In the 1970s sometime after my parents attended their first-ever movie on their fourteenth wedding anniversary, we began cautiously to attend movies as a family (Charlotte’s Web, Tom Sawyer, Disney movies, and a 10th anniversary re-release of The Sound of Music were our initial film-attending range). But my parents remained wary, mindful of their youth when these things were still banned. In 1977 they were not initially at all sure I should see Star Wars (thankfully they relented after I wrote–no kidding–a three-page apologia to let me attend) even as a couple years later they did disallow my cousin and me from seeing a new James Bond film when the photo accompanying the film’s review in Time magazine featured James and a lovely woman floating inside a sheet as they engaged in mid-air coitus on board a space ship. (Just as well: Moonraker was not 007’s finest film.)
Movies today have become a very nearly “anything goes” prospect in many Christian circles and their ubiquity means that controlling or filtering what any given child, teenager, college student, or anyone else watches is nearly impossible. Even so, a measure of thoughtfulness a la the 1966 report would not be all bad.
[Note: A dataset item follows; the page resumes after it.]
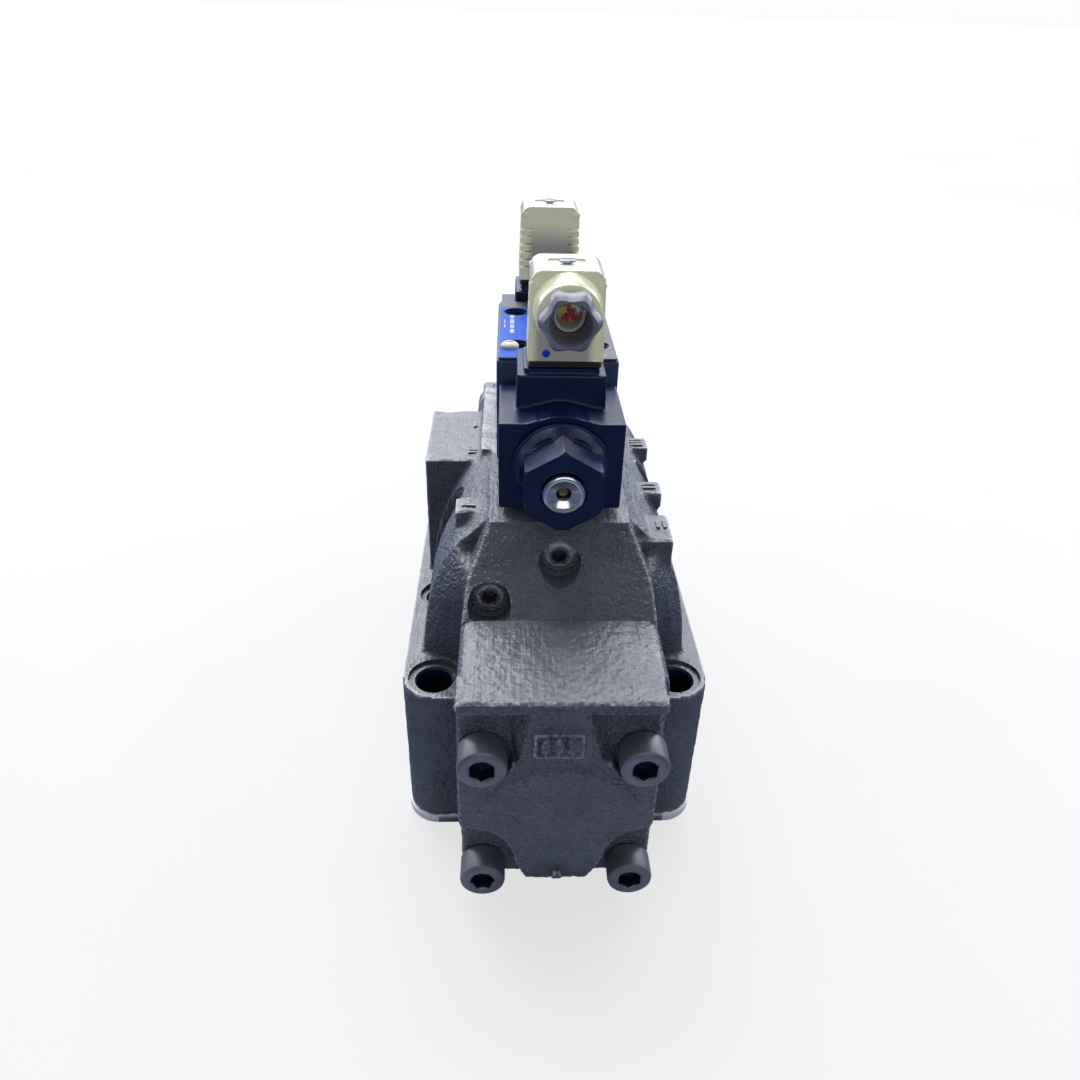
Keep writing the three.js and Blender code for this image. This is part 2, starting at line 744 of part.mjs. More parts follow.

I confess to having failed at this myself but it is perhaps never too late to let our God-given ability to be nuanced, thoughtful, and critical to kick in.
Even so, I intend to see Star Wars 7 as soon as possible come December, and I think Mom and Dad are OK with it.
The 1966 survey was an important stepping stone toward the birth of the Calvin Center for Social Research in 1970.
Fascinating, Scott. Thank you.
I recall too that the ban on worldly amusements was something of a concession to those who were wanting to exit the CRC with Herman Hoeksema and the Protestant Reformed Church. Hoeksema believed and taught that acting for the stage and screen was not a redeemable area of creation because it involved “becoming” someone else and thus taking on their sinful behavior, thoughts, and feelings when you had quite enough of your own to worry about.